(Structured object records)
.....

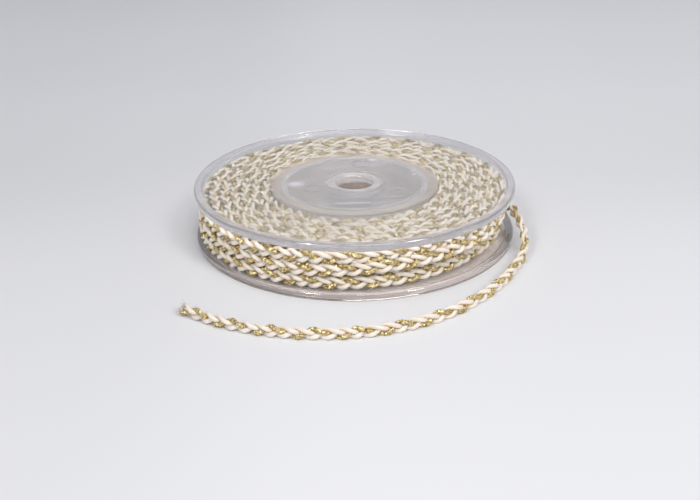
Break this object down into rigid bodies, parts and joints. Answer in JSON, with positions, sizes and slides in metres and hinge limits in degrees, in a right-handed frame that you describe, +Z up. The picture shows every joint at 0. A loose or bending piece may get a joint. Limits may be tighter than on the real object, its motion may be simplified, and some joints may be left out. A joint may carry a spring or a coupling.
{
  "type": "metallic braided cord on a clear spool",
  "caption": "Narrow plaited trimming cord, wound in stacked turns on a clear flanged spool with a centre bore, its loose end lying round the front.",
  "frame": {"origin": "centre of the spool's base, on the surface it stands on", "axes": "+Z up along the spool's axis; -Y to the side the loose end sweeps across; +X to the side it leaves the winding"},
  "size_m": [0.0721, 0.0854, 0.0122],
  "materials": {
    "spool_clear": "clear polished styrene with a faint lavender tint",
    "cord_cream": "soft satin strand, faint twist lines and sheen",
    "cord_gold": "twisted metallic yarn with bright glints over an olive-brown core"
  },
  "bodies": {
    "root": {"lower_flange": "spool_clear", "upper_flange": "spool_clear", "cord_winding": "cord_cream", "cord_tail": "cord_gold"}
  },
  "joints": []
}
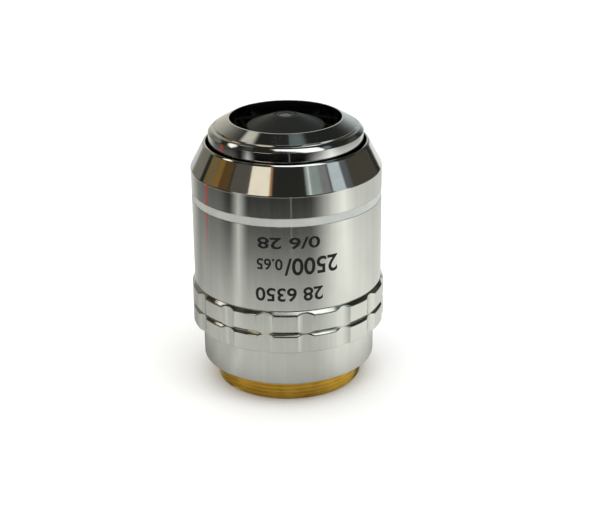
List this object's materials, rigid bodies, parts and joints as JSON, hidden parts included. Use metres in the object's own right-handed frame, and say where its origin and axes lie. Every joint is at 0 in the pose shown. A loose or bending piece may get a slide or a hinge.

.....

## Short task
Print the material once more, exactly.

## Solution below
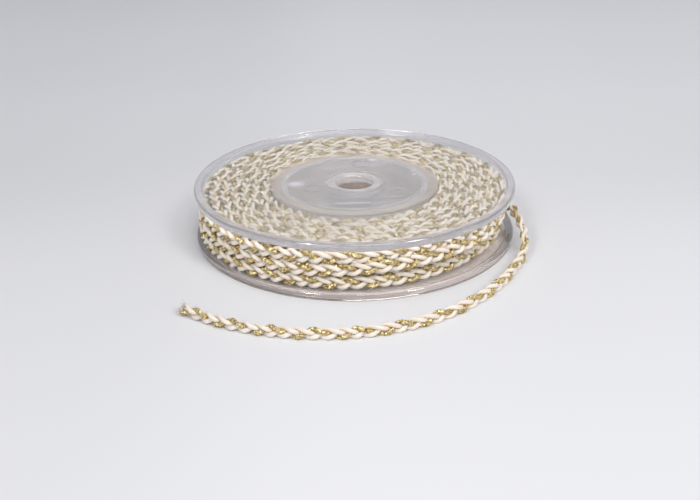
Break this object down into rigid bodies, parts and joints. Answer in JSON, with positions, sizes and slides in metres and hinge limits in degrees, in a right-handed frame that you describe, +Z up. The picture shows every joint at 0. A loose or bending piece may get a joint. Limits may be tighter than on the real object, its motion may be simplified, and some joints may be left out. A joint may carry a spring or a coupling.
{
  "type": "metallic braided cord on a clear spool",
  "caption": "Narrow plaited trimming cord, wound in stacked turns on a clear flanged spool with a centre bore, its loose end lying round the front.",
  "frame": {"origin": "centre of the spool's base, on the surface it stands on", "axes": "+Z up along the spool's axis; -Y to the side the loose end sweeps across; +X to the side it leaves the winding"},
  "size_m": [0.0721, 0.0854, 0.0122],
  "materials": {
    "spool_clear": "clear polished styrene with a faint lavender tint",
    "cord_cream": "soft satin strand, faint twist lines and sheen",
    "cord_gold": "twisted metallic yarn with bright glints over an olive-brown core"
  },
  "bodies": {
    "root": {"lower_flange": "spool_clear", "upper_flange": "spool_clear", "cord_winding": "cord_cream", "cord_tail": "cord_gold"}
  },
  "joints": []
}
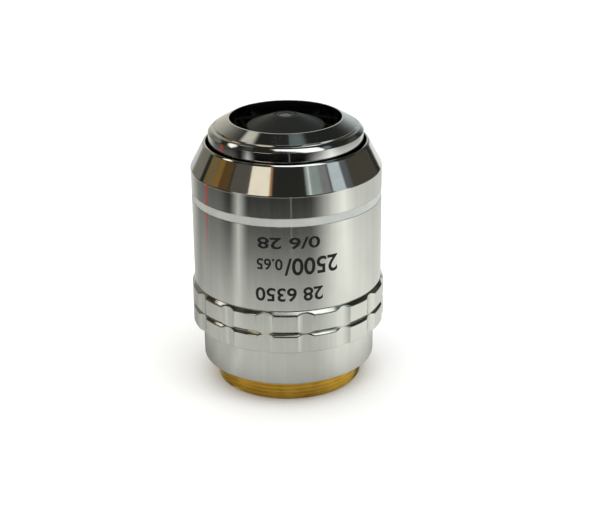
List this object's materials, rigid bodies, parts and joints as JSON, hidden parts included. Use metres in the object's own right-handed frame, and say where its origin and axes lie. Every joint is at 0 in the pose shown. A loose or bending piece may get a slide or a hinge.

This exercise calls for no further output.